One thing that appeals to me personally about Thriller is its compositional density. Ask anyone to sing the title track and you’ll likely hear them either recant the lyrics or the bubbly bass line. Though what about the funky guitars that sprout up in the background of the chorus? Or the multitude of horn pops, or the fuzzy sine wave synthesizers that back up the chord progressions throughout the verses? Sure, Thriller as an album is basically part of our collective consciousness, but the composition and pure density of each song’s performance is incredible and frankly a ton of fun to dig into.

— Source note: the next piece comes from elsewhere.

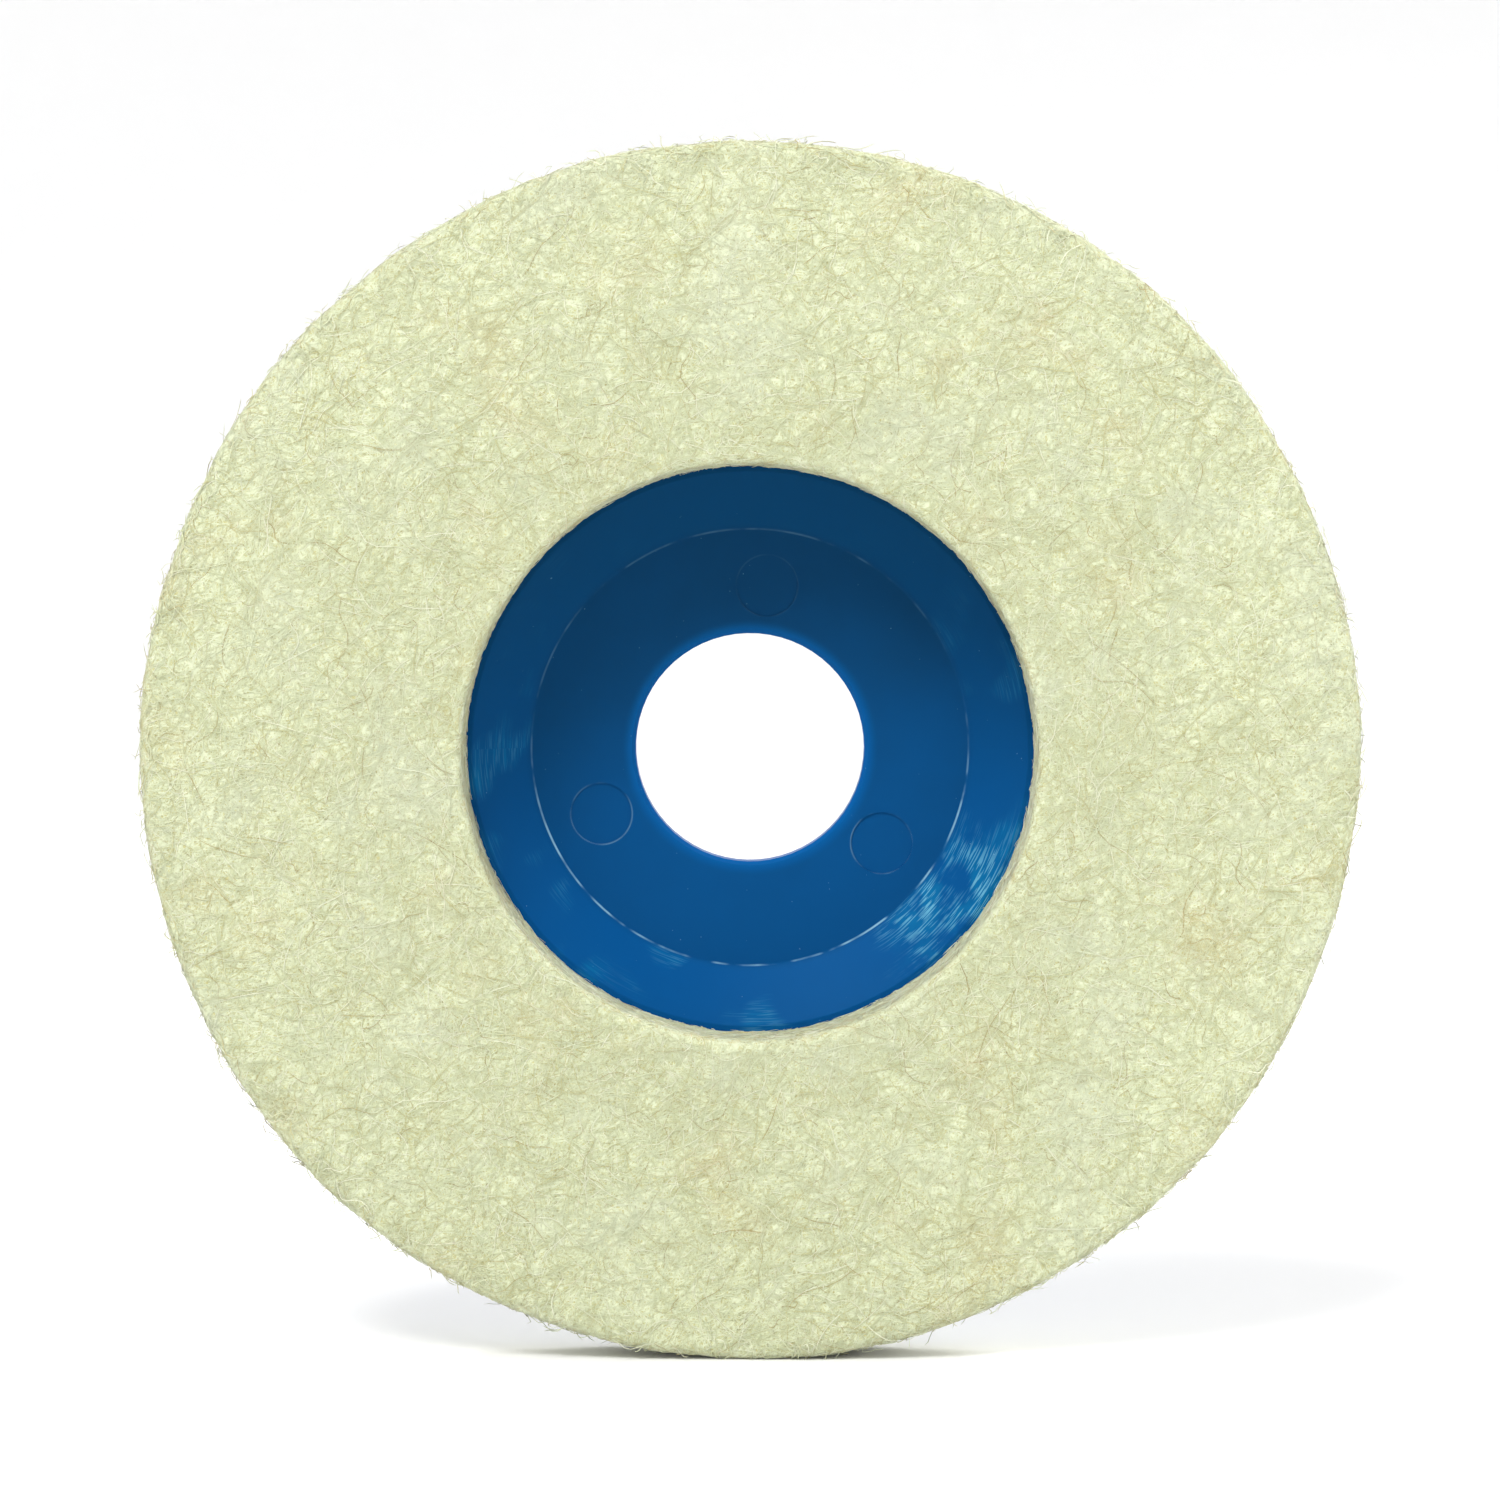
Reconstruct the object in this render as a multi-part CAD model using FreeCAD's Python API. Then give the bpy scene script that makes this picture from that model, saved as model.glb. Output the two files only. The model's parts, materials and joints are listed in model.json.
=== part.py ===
"""Wool felt polishing pad for a small angle grinder: a moulded backing plate with a raised,
hollow hub, a thick felt ring glued under it, the glue film between them, and a printed paper
label on its back.

Millimetres. The spindle axis is Y. The origin is the centre of the bore on the hub's outer
seat, where the grinder's flange bears. +Y points to the grinder, -Y to the work, and +Z is up.
Every piece is turned about the spindle axis, so an outline is a list of (radius, y) points.
"""

import FreeCAD, Part

import math
import os

# ---- Driving dimensions -------------------------------------------------------------------

PAD_DIAMETER = 115.0  # outside of the felt, the size the pad is sold by
FELT_THICKNESS = 8.0
FELT_HOLE_DIAMETER = 54.6
FELT_EDGE_RADIUS = 0.8

BORE_DIAMETER = 22.2  # the arbor of a 115 mm grinder
BORE_CHAMFER = 0.35

PLATE_DIAMETER = 98.0
PLATE_THICKNESS = 1.5
PLATE_EDGE_RADIUS = 0.35

HUB_HEIGHT = 5.3  # from the plate's back to the hub's outer seat
HUB_BASE_DIAMETER = 63.0  # where the hub's cone meets the plate
HUB_SEAT_DIAMETER = 48.6  # flat seat for the grinder's flange
HUB_SHOULDER_RADIUS = 0.9  # rounding between the seat and the cone
HUB_WEB_THICKNESS = 3.0  # plastic between the seat and the recess floor

RECESS_FLOOR_DIAMETER = 42.6  # flat floor for the grinder's clamping nut
RECESS_MOUTH_DIAMETER = 53.4  # on the plate's underside
RECESS_CORNER_RADIUS = 0.5  # rounding between the floor and the recess wall
RECESS_LIP_RADIUS = 0.3  # rounding of the recess mouth

PIN_MARK_COUNT = 3  # witness marks of the mould's ejector pins
PIN_MARK_DIAMETER = 6.0
PIN_MARK_PITCH_DIAMETER = 31.6
PIN_MARK_DEPTH = 0.15
PIN_MARK_FIRST_ANGLE = 84.0  # degrees from +X towards +Z, seen from the work

GLUE_THICKNESS = 0.15
GLUE_SETBACK = 0.3  # how far the glue stops short of the felt's hole and the plate's edge

LABEL_THICKNESS = 0.12
LABEL_INNER_DIAMETER = 63.6
LABEL_OUTER_DIAMETER = 96.6

# ---- Levels along the spindle axis, worked out from the dimensions ------------------------

SEAT_Y = 0.0
RECESS_FLOOR_Y = SEAT_Y - HUB_WEB_THICKNESS
PLATE_BACK_Y = SEAT_Y - HUB_HEIGHT
PLATE_UNDERSIDE_Y = PLATE_BACK_Y - PLATE_THICKNESS
FELT_BACK_Y = PLATE_UNDERSIDE_Y - GLUE_THICKNESS
FELT_FACE_Y = FELT_BACK_Y - FELT_THICKNESS

AXIS_POINT = FreeCAD.Vector(0, 0, 0)
AXIS = FreeCAD.Vector(0, 1, 0)


# ---- Helpers ------------------------------------------------------------------------------


def turned(outline):
    """A solid of revolution about the spindle axis from a closed list of (radius, y) points."""
    points = [FreeCAD.Vector(radius, y, 0) for radius, y in outline]
    face = Part.Face(Part.makePolygon(points + points[:1]))
    return face.revolve(AXIS_POINT, AXIS, 360)


def ring(inner_diameter, outer_diameter, low_y, high_y):
    """A flat ring around the spindle axis."""
    inner, outer = inner_diameter / 2, outer_diameter / 2
    return turned([(inner, low_y), (outer, low_y), (outer, high_y), (inner, high_y)])


def circles_at(shape, radius, y):
    """The solid's circular edges of that radius around the spindle axis at that level."""
    near = 1e-4
    found = []
    for edge in shape.Edges:
        curve = edge.Curve
        if not isinstance(curve, Part.Circle) or abs(curve.Radius - radius) > near:
            continue
        on_axis = math.hypot(curve.Center.x, curve.Center.z) < near
        if on_axis and abs(curve.Center.y - y) < near:
            found.append(edge)
    return found


# ---- Pieces -------------------------------------------------------------------------------


def backing_plate():
    """One moulding: a thin disc, a hollow cone that raises the hub, and the bored hub web."""
    bore, edge = BORE_DIAMETER / 2, PLATE_DIAMETER / 2
    seat, base = HUB_SEAT_DIAMETER / 2, HUB_BASE_DIAMETER / 2
    floor, mouth = RECESS_FLOOR_DIAMETER / 2, RECESS_MOUTH_DIAMETER / 2
    plate = turned(
        [
            (bore, SEAT_Y),
            (seat, SEAT_Y),
            (base, PLATE_BACK_Y),
            (edge, PLATE_BACK_Y),
            (edge, PLATE_UNDERSIDE_Y),
            (mouth, PLATE_UNDERSIDE_Y),
            (floor, RECESS_FLOOR_Y),
            (bore, RECESS_FLOOR_Y),
        ]
    )
    plate = plate.makeFillet(HUB_SHOULDER_RADIUS, circles_at(plate, seat, SEAT_Y))
    plate = plate.makeFillet(PLATE_EDGE_RADIUS, circles_at(plate, edge, PLATE_BACK_Y))
    plate = plate.makeFillet(RECESS_CORNER_RADIUS, circles_at(plate, floor, RECESS_FLOOR_Y))
    plate = plate.makeFillet(RECESS_LIP_RADIUS, circles_at(plate, mouth, PLATE_UNDERSIDE_Y))
    for level in (SEAT_Y, RECESS_FLOOR_Y):
        plate = plate.makeChamfer(BORE_CHAMFER, circles_at(plate, bore, level))
    return plate.cut(pin_marks())


def pin_marks():
    """Shallow round dents in the recess floor, evenly spaced around the bore."""
    marks = []
    for number in range(PIN_MARK_COUNT):
        angle = math.radians(PIN_MARK_FIRST_ANGLE + 360.0 * number / PIN_MARK_COUNT)
        centre = FreeCAD.Vector(
            PIN_MARK_PITCH_DIAMETER / 2 * math.cos(angle),
            RECESS_FLOOR_Y,
            PIN_MARK_PITCH_DIAMETER / 2 * math.sin(angle),
        )
        marks.append(Part.makeCylinder(PIN_MARK_DIAMETER / 2, PIN_MARK_DEPTH, centre, AXIS))
    return Part.makeCompound(marks)


def felt_ring():
    """Pressed wool felt, with its four edges slightly rounded."""
    felt = ring(FELT_HOLE_DIAMETER, PAD_DIAMETER, FELT_FACE_Y, FELT_BACK_Y)
    edges = []
    for diameter in (FELT_HOLE_DIAMETER, PAD_DIAMETER):
        edges += circles_at(felt, diameter / 2, FELT_FACE_Y)
    edges += circles_at(felt, PAD_DIAMETER / 2, FELT_BACK_Y)
    return felt.makeFillet(FELT_EDGE_RADIUS, edges)


def adhesive_film():
    """Hot-melt film that holds the felt to the plate's underside."""
    return ring(
        FELT_HOLE_DIAMETER + 2 * GLUE_SETBACK,
        PLATE_DIAMETER - 2 * GLUE_SETBACK,
        FELT_BACK_Y,
        PLATE_UNDERSIDE_Y,
    )


def back_label():
    """Printed self-adhesive paper ring between the hub's cone and the plate's edge."""
    return ring(
        LABEL_INNER_DIAMETER,
        LABEL_OUTER_DIAMETER,
        PLATE_BACK_Y,
        PLATE_BACK_Y + LABEL_THICKNESS,
    )


PIECES = {
    "backing_plate": backing_plate,
    "felt_ring": felt_ring,
    "adhesive_film": adhesive_film,
    "back_label": back_label,
}

os.makedirs("parts", exist_ok=True)
for name, make in PIECES.items():
    piece = make()
    piece.exportStep(f"parts/{name}.step")
    box = piece.optimalBoundingBox()
    size = f"{box.XLength:.2f} x {box.YLength:.2f} x {box.ZLength:.2f} mm"
    print(f"{name}: {size}, valid {piece.isValid()}")
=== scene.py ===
"""Looks of the wool felt polishing pad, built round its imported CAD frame.

Metres, in the row's frame. The spindle axis is Y. The felt face looks along -Y, the hub and its
label look along +Y, and the pad stands on its rim with +Z up.

The moulded plate and the glue film keep their CAD meshes and get their materials here. The felt
ring is rebuilt as a soft displaced mesh with thousands of loose wool fibres lying on it. The
label is rebuilt as one thin printed sheet.
"""

import json
import math

import bpy
import mathutils
import numpy as np
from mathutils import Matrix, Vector


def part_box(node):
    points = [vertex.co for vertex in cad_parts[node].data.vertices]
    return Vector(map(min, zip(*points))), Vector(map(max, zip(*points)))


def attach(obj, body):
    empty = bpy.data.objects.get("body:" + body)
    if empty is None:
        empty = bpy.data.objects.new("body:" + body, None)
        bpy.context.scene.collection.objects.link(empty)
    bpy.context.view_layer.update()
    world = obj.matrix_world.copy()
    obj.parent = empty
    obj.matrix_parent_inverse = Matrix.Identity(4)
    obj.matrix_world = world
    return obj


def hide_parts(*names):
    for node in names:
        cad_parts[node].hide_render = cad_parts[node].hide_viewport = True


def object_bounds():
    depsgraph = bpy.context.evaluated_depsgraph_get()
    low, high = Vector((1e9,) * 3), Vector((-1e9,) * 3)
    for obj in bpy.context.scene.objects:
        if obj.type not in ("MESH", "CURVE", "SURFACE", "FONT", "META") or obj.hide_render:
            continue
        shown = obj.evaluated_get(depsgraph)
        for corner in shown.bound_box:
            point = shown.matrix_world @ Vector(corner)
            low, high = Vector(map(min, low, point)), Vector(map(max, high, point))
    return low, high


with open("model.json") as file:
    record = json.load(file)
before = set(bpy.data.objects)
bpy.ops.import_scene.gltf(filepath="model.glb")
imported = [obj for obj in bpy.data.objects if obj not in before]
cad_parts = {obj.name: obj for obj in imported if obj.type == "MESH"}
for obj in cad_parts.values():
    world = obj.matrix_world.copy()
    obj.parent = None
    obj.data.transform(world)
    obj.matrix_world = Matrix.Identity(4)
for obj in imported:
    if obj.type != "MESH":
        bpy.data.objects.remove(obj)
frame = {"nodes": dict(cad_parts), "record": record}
bpy.context.view_layer.update()
cad_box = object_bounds()

MM = 0.001

# ---- Sizes read from the frame ------------------------------------------------------------


def cad_rings(node):
    """The CAD node's vertices as two arrays: distance from the spindle axis, and y."""
    mesh = frame["nodes"][node].data
    points = np.array([v.co for v in mesh.vertices])
    return np.hypot(points[:, 0], points[:, 2]), points[:, 1]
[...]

Digging into Thriller is also pretty easy, considering the phenomenal production of the album. Each instrument occupies its own space in such a way that it’s easy to pick out layers in each song, no matter how deep down or quiet they might be. Thriller is a spacious album overall whose soundstage seems to be as wide as each song’s instrumentation. For instance, the title track opens things up nice and wide with some Foley work and minimal instrumentation, prefacing that dark space with a thin layer of horns, and then shows you everything in the light with the rest of the band’s entrance. One of the most impressive things about Thriller is the vocal production. Each layer of Jackson’s vocals seems to occupy its own space, rather than having everything lumped together in its own little cordoned-off playpen.
Thriller is a classic for a multitude of reasons. Every single song is literally a hit, the album sounds great, and no matter what song you might choose to put on no matter where you are, it’s likely to draw some smiles and sing-alongs. Thriller is a timeless album that isn’t going anywhere anytime soon, though who would expect it to?